Swimming for Villanova at a dual meet in February 1959, Keefe helped set a record of 4:10.4 swimming the first leg of a 440 Medley relay, and swam a pool record of 2:22.2 for his specialty, the 220 backstroke. Keefe frequently swam with Villanova's 400 Medley Relay team, which usually took first place in Dual Meets. He also swam the 200 individual medley and 100 freestyle, and served as Villanova Captain in 1959–1960.

==Coaching==
In 1960 immediately after graduating from Villanova, he began work for the Phoenix Mutual Insurance Company in sales through 1961, while beginning work at Monsignor Bonner High School as a teacher for English literature, business law, and as a swim coach from 1960 to 1965. Remaining in the Philadelphia area in his early coaching career, he coached at St. Joseph's Prep and St. Joseph's University.

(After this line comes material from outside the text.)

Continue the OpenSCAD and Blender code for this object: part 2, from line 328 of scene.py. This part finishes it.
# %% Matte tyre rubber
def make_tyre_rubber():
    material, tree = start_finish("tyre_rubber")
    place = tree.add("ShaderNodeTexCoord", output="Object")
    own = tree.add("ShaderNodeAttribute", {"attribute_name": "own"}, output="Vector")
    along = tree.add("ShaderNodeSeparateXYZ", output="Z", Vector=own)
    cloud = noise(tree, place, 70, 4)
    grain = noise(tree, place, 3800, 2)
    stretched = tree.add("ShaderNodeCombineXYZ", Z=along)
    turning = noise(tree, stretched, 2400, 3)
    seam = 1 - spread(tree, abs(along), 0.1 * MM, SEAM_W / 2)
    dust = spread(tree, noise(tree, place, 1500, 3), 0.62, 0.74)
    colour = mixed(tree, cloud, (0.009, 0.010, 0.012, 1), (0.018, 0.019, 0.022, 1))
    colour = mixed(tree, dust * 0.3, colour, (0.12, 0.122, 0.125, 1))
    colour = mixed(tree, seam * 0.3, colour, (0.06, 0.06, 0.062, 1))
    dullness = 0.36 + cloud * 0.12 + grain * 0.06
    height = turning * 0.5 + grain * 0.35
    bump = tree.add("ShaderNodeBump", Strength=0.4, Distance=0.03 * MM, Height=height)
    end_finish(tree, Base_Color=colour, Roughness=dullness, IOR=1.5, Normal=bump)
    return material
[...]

In 1966, he took over as coach of Philadelphia's Suburban Swim Club where he would train numerous Olympians. The club had an outstanding history and had been founded by Hall of Fame swim coach Peter Daland around 1950 by combining several existing swim clubs. The Suburban Swim Club team were the Eastern USA Champs from 1969 to 1976, and finished in the Top 10 in the National AAU Championships from 1968 to 1976.

Around 1976, he persuaded John Dupont to let him manage, coach, and own the new Foxcatcher Swim Club at the recently completed 50-meter pool at Dupont's Foxcatcher Farm athletic center. He remained with the Foxcatcher program from 1976 to 1978. Returning to the place of his birth, he accepted an offer to coach the Yale University Men's Swimming team, beginning in September 1980. By the time he accepted the position at Yale, he had already mentored nine Olympic swimmers. In July of 1980, with extra time due to America having boycotted the Moscow Olympics, Keefe worked as a swim coach at a six-week summer swim camp at Ocean Beach in New London, Connecticut along with Princeton swim coach Rob Orr. That year, Keefe was appointed Yale's first Director of swimming, in addition to his coaching responsibilities.

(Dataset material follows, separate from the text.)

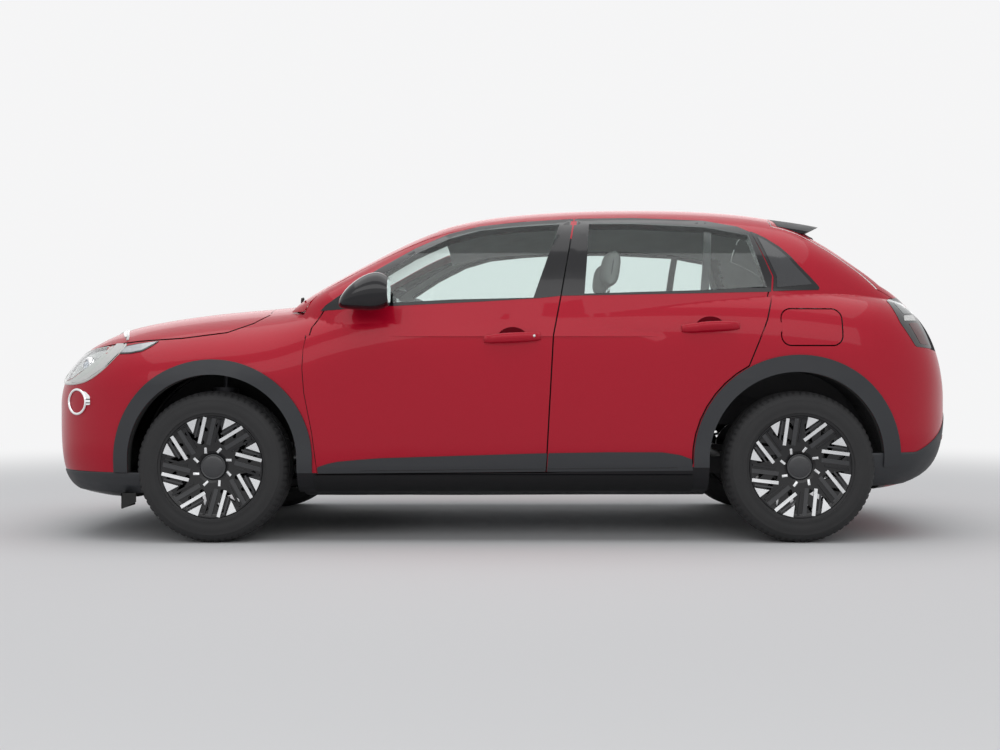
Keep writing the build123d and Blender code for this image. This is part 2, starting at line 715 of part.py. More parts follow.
with BuildPart() as knuckle:
    add(rod(front_axle_x, (648, hub_z), (712, hub_z), 56))
    add(rod(front_axle_x, (700, hub_z), (wheel_y + stub_past, hub_z), hub_bore_r - stub_clear))
    add(block(front_axle_x - 26, front_axle_x + 26, 655, 700, arm_top + arm_rise, hub_z))
    add(ball_joint(ball_r, stud_r, arm_top + 3 * arm_rise))
    add(block(front_axle_x - 30, front_axle_x + 30, 588, 680, 380, 470))
    add(rod(front_axle_x, (613, 400), (597, 650), 26))
    add(rod(front_axle_x, (597, 650), (595, 672), 58))
    add(rod(front_axle_x, (597, 650), (tower_y, tower_top - 14), 11))
    add(rod(front_axle_x, (tower_y, tower_top - 20), (tower_y, tower_top - seat_gap), 60))
    add(block(front_axle_x + 92, front_axle_x + 160, 700, 762, hub_z - 55, hub_z + 55))
    add(block(front_axle_x + 80, front_axle_x + 148, 714, 748, hub_z - 60, hub_z + 60), mode=Mode.SUBTRACT)
    add(block(front_axle_x + 30, front_axle_x + 130, 680, 706, hub_z - 40, hub_z + 40))
knuckle_right = knuckle.part.solids().sort_by(SortBy.VOLUME)[-1]
save(knuckle_right, "knuckle_right")
save(mirror(knuckle_right, about=Plane.XZ), "knuckle_left")

# ---- rear beam axle with trailing arms, hub plates and stub axles ----
beam_x = rear_axle_x - 230
arm_x = riser_x + seat_gap
with BuildPart() as rear_axle:
    with BuildSketch(SIDE.offset(-540)):
        with Locations((beam_x, hub_z - 15)):
            Circle(36)
    extrude(amount=1080)
    for side in (-1, 1):
        with BuildSketch(Plane.XY.offset(hub_z - 50)):
            with BuildLine():
                Polyline((arm_x, side * 470), (arm_x + 50, side * 470),
                         (rear_axle_x - 60, side * 570), (rear_axle_x + 60, side * 590),
                         (rear_axle_x + 60, side * 655), (rear_axle_x - 60, side * 655),
                         (arm_x, side * 540), close=True)
            make_face()
        extrude(amount=75)
        add(rod(rear_axle_x, (side * 640, hub_z), (side * (wheel_y + stub_past), hub_z),
                hub_bore_r - stub_clear))
        add(rod(rear_axle_x, (side * 650, hub_z), (side * 690, hub_z), 60))
save(rear_axle.part, "rear_axle")

# ---- front subframe with the lower arms and driveshafts ----
with BuildPart() as arms:
    end_y = on_kingpin(ball_z)[0]
    with BuildSketch(Plane.XY.offset(arm_low)):
        with BuildLine():
            ThreePointArc((front_axle_x - arm_end_r, end_y), (front_axle_x, end_y + arm_end_r),
                          (front_axle_x + arm_end_r, end_y))
            Polyline((front_axle_x + arm_end_r, end_y), (front_axle_x + 60, 600), (front_axle_x + 100, 540),
                     (front_axle_x + 300, 420), (front_axle_x + 300, 300), (front_axle_x - 60, 300),
                     (front_axle_x - 50, 560), (front_axle_x - arm_end_r, end_y))
        make_face()
    extrude(amount=arm_top - arm_low)
    add(ball_joint(ball_r + seat_gap, stud_r + seat_gap, arm_top + arm_rise), mode=Mode.SUBTRACT)
    mirror(about=Plane.XZ)
    add(block(front_axle_x - 190, front_axle_x + 330, -340, 340, subframe_z, subframe_z + subframe_t))
save(arms.part, "front_suspension")

# ---- cabin: seats, dashboard, steering wheel ----
seat_z = floor_z + seat_gap


def cushion(outline, y, half, corner, edge):
    """A padded block over a side-view outline, with its corners and both side edges rounded."""
    with BuildPart() as pad:
        with BuildSketch(SIDE.offset(-y - half)) as side_view:
            with BuildLine():
                Polyline(*outline, close=True)
            make_face()
            fillet(side_view.vertices(), corner)
        extrude(amount=2 * half)
        fillet(pad.faces().filter_by(Axis.Y).edges(), edge)
    return pad.part


def seat(y):
    with BuildPart() as one:
        add(cushion([(-170, floor_z + 90), (-150, floor_z + 270), (330, floor_z + 215), (330, floor_z + 90)],
                    y, 250, 40, 30))
        add(cushion([(300, floor_z + 130), (250, floor_z + 240), (470, floor_z + 790), (560, floor_z + 790),
                     (430, floor_z + 130)], y, 240, 40, 30))
        add(cushion([(490, floor_z + 815), (530, floor_z + 990), (600, floor_z + 990), (600, floor_z + 815)],
                    y, 130, 25, 22))
        add(block(505, 545, y - 70, y - 56, floor_z + 760, floor_z + 850))
        add(block(505, 545, y + 56, y + 70, floor_z + 760, floor_z + 850))
        add(block(-100, 350, y - 200, y + 200, seat_z, floor_z + 110))
    return one.part


save(Compound([seat(-370), seat(370)]), "front_seats")
with BuildPart() as bench:
    add(cushion([(790, luggage_z + seat_gap), (780, luggage_z + 150), (1260, luggage_z + 130),
                 (1260, luggage_z + seat_gap)], 0, 545, 30, 25))
    add(cushion([(1160, luggage_z + 60), (1140, luggage_z + 150), (1300, luggage_z + 620),
                 (1390, luggage_z + 620), (1290, luggage_z + 60)], 0, 535, 30, 25))
save(bench.part, "rear_bench")
dash_x = firewall_x + firewall_t + seat_gap
column_tilt = math.radians(24)
wheel_centre = (-330.0, -370.0, 905.0)
column = Plane(origin=wheel_centre, z_dir=(math.cos(column_tilt), 0, math.sin(column_tilt)))
column_len = 110.0
with BuildPart() as dashboard:
    with BuildSketch(SIDE.offset(-690)):
        with BuildLine():
            Polyline((dash_x, 560), (-600, 560), (-480, 760), (-470, 860), (-560, 965), (dash_x, 985),
                     close=True)
        make_face()
    extrude(amount=1380)
    add(block(-700, 250, -110, 110, seat_z, floor_z + 230))
    with BuildSketch(column.offset(-column_len - seat_gap)):
        Circle(42)
    extrude(amount=-120)
save(dashboard.part, "dashboard")
with BuildPart() as steering_wheel:
    with BuildSketch(column):
        Circle(185)
        Circle(158, mode=Mode.SUBTRACT)
        Rectangle(340, 60)
        Circle(70)
    extrude(amount=28)
    with BuildSketch(column):
        Circle(26)
    extrude(amount=-column_len)
save(steering_wheel.part, "steering_wheel")

# ---- mirrors on the front doors ----
MIRROR = [(-684, 12, 1030, 1044), (-662, 48, 1018, 1090), (-606, 70, 1012, 1142), (-536, 76, 1010, 1173),
          (-470, 68, 1030, 1152)]
mirror_y = -924.0
with BuildPart() as mirror_left:
    for x, half, low, high in MIRROR:
        with BuildSketch(Plane(origin=(x, mirror_y, (low + high) / 2), x_dir=(0, 1, 0), z_dir=(1, 0, 0))):
            Ellipse(half, (high - low) / 2)
    loft()
    add(block(-650, -560, -895, -800, 1034, 1062))
    add(outer_top.part, mode=Mode.SUBTRACT, clean=False)
    add(outer_low.part, mode=Mode.SUBTRACT, clean=False)
mirror_solid = mirror_left.part.solids().sort_by(SortBy.VOLUME)[-1]
save(mirror_solid, "mirror_left")
save(mirror(mirror_solid, about=Plane.XZ), "mirror_right")
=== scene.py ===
import math

import bmesh
import bpy
import numpy as np
from mathutils import Matrix, Vector
from mathutils.bvhtree import BVHTree
from mathutils.geometry import tessellate_polygon


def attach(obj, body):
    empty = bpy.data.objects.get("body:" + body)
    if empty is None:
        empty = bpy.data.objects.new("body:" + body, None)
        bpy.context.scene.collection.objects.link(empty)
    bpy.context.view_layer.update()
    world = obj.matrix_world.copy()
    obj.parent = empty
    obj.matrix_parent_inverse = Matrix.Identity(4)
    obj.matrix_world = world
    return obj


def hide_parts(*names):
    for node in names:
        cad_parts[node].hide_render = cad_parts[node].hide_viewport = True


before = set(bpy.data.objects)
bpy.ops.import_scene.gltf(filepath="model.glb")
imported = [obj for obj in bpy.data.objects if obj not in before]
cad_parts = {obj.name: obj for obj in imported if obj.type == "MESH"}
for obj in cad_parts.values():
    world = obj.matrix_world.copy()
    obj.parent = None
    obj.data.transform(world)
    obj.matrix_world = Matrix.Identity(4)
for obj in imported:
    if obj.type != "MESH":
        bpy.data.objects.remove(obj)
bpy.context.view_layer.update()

# ---- sizes in metres: the front of the car is -X, its left side is -Y, and the ground is Z = 0
FRONT_X = -1.247
REAR_X = 1.315
HUB_Z = 0.331
WHEEL_Y = 0.768
SKIN_REACH = 0.009  # a face of a panel this near the outer form is painted
DOORWAY_REACH = 0.003  # the same beside the doors' window frames
NORMAL_REACH = 0.004  # how far off the form a panel may lie and still take its shading
PANE_GAP = 0.0008  # between a window frame and its pane
LOW_ROWS, HIGH_ROWS = 420, 300  # rows of points along the two forms
SIDES = (("left", -1), ("right", 1))


# ---- shader helpers
def feed(nt, node, inputs):
    """Give a node's inputs their values, or the outputs that feed them."""
    for key, value in inputs.items():
        if isinstance(value, bpy.types.NodeSocket):
            nt.links.new(value, node.inputs[key])
        else:
            node.inputs[key].default_value = value
    return node


def add_node(nt, kind, inputs=None, **settings):
    """A shader node with its settings and its inputs."""
    node = nt.nodes.new("ShaderNode" + kind)
    for key, value in settings.items():
        setattr(node, key, value)
    return feed(nt, node, inputs or {})


def new_material(name):
    mat = bpy.data.materials.new(name)
    mat.use_nodes = True
    nt = mat.node_tree
    nt.nodes.clear()
    bsdf = add_node(nt, "BsdfPrincipled")
    add_node(nt, "OutputMaterial", {0: bsdf.outputs[0]})
    return mat, nt, bsdf


def noise(nt, scale, detail=2.0, rough=0.5):
    where = add_node(nt, "TexCoord").outputs["Object"]
    return add_node(nt, "TexNoise", {"Scale": scale, "Detail": detail, "Roughness": rough,
                                     "Vector": where}).outputs[0]


def ramp(nt, src, lo, hi, a, b):
    return add_node(nt, "MapRange", {"From Min": lo, "From Max": hi, "To Min": a, "To Max": b,
                                     "Value": src}).outputs[0]


def math_node(nt, kind, a, b):
    return add_node(nt, "Math", {0: a, 1: b}, operation=kind).outputs[0]


def mix_colour(nt, fac, a, b):
    """A mix of two colours, each a value or another node's output."""
    a, b = ((*c, 1) if isinstance(c, tuple) else c for c in (a, b))
    return add_node(nt, "Mix", {"Factor": fac, "A": a, "B": b}, data_type="RGBA").outputs["Result"]


def simple(name, colour, rough, metal=0.0, coat=0.0, grain=None, grain_depth=0.0002, grain_strength=0.3,
           vary=0.12, vary_scale=12.0, rough_vary=0.05, spec=0.5):
    """A plain moulded, cast or painted finish with uneven colour, gloss and a fine grain."""
    mat, nt, bsdf = new_material(name)
    base = noise(nt, vary_scale, 3.0)
    dark = tuple(c * (1 - vary) for c in colour)
    light = tuple(min(1.0, c * (1 + vary)) for c in colour)
    feed(nt, bsdf, {"Base Color": mix_colour(nt, base, dark, light), "Roughness": ramp(nt, base, 0.3, 0.7,
            rough - rough_vary, rough + rough_vary), "Metallic": metal, "Coat Weight": coat,
                    "Coat Roughness": 0.03, "Specular IOR Level": spec})
    if grain:
        height = noise(nt, grain, 3.0, 0.6)
        bump = add_node(nt, "Bump", {"Strength": grain_strength, "Distance": grain_depth, "Height": height})
        feed(nt, bsdf, {"Normal": bump.outputs[0]})
    return mat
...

He continued to coach the Yale Men's team through 2010 leading them to the Ivy League Championship in 1997–98. He also served as head coach of the Women's team from 1980 to 2010, impressively leading them to five Ivy League Championships. While at Yale, he founded and coached the Omni Swim Club in New Haven, Connecticut.

==International coaching==
He worked with the U.S. teams at the 1975 and 1979 Pan American Games and the 1978 World Championships. After helping the coach of the U.S. team at the 1984 Los Angeles Olympics, he then went on to Manage the 1988 Olympics in Seoul. He also coached the U.S. team at the 1978 World Aquatics Championships.

==Outstanding swimmers==
A complete list of Keefe's top swimmers would be very lengthy. To summarize, Keefe mentored 1968 Olympic Gold medalist Carl Robie, and 1972–1976 Silver medalist Tim McKee, as well as 1968 Olympic Backstroke finalist Philip Long, and 1976 Olympic finalist Brenda Borgh. He worked with 1971 World Champion finalist Julie Woodcock, and Gregory Jagenburg, a 1975 World Aquatic Champion in Butterfly. He also coached NCAA All Americans Lisa O'Dell, Jason Rosenbaum, Missy Dallyrimple, Suzanne Heiser and George Gleason.

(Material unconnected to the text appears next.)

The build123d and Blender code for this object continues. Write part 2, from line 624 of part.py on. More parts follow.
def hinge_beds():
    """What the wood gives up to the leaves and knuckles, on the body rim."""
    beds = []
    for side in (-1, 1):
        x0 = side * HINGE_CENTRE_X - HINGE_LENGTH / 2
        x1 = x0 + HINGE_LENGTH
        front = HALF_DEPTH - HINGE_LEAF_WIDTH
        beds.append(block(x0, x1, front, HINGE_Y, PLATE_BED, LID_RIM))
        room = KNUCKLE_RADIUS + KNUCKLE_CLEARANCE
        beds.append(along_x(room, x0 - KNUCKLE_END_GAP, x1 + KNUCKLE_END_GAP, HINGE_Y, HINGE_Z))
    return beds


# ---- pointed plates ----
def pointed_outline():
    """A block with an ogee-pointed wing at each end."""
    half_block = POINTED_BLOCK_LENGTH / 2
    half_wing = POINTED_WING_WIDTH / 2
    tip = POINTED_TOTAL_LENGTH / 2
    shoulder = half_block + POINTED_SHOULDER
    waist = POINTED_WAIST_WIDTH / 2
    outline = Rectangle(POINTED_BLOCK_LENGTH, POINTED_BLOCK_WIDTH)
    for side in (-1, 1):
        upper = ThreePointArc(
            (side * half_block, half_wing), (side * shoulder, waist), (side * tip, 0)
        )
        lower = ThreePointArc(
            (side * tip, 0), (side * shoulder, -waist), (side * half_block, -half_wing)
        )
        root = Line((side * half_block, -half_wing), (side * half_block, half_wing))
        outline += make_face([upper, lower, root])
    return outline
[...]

==Swimming community roles==
After his retirement from coaching Yale in 2010, he returned to the Philadelphia area and remained active in the Pennsylvania swimming community. He volunteered as an assistant coach at his alma mater Villanova, Swarthmore College, La Salle University and the Shipley School. Keefe worked for the American Swimming Coaches Association as vice president from 1976 to 1978, before serving as president from 1978 to 1980. In the 1970s Keefe help start USA Swimming, making it a separate entity from the AAU so the organization could control the sanctioning of US swimming events. From 1974–79 Keefe Chaired National Times Standards for the AAU. In an important role for fifteen years from 1973–88, Keefe was part of the Olympic International Organizing Committee.

==Honors==
Keefe was inducted into the Villanova Athletic Hall of Fame, the Pennsylvania Aquatics Hall of Fame and the American Swim Coaches Association Hall of Fame, in 2005. The Ivy League Women's Championship Trophy is named the Frank Keefe Trophy in his honor. He received both the 2009 ASCA Award of Excellence and the 2022 USA Swimming Award, considered to be one of the highest awards in swimming. Keefe was twice the Eastern Intercollegiate Swimming League Coach of the Year.

==Death==
Keefe last resided in Downington, Pennsylvania, not far from Newton Square where he coached the Foxcatcher Swim Club. He died on May 4, 2023, in the Philadelphia area. He was married to Kathleen M. Lawless Keefe and was father to four children, Kelly Anne, Frank Keefe Jr., Luke and Sean Keefe.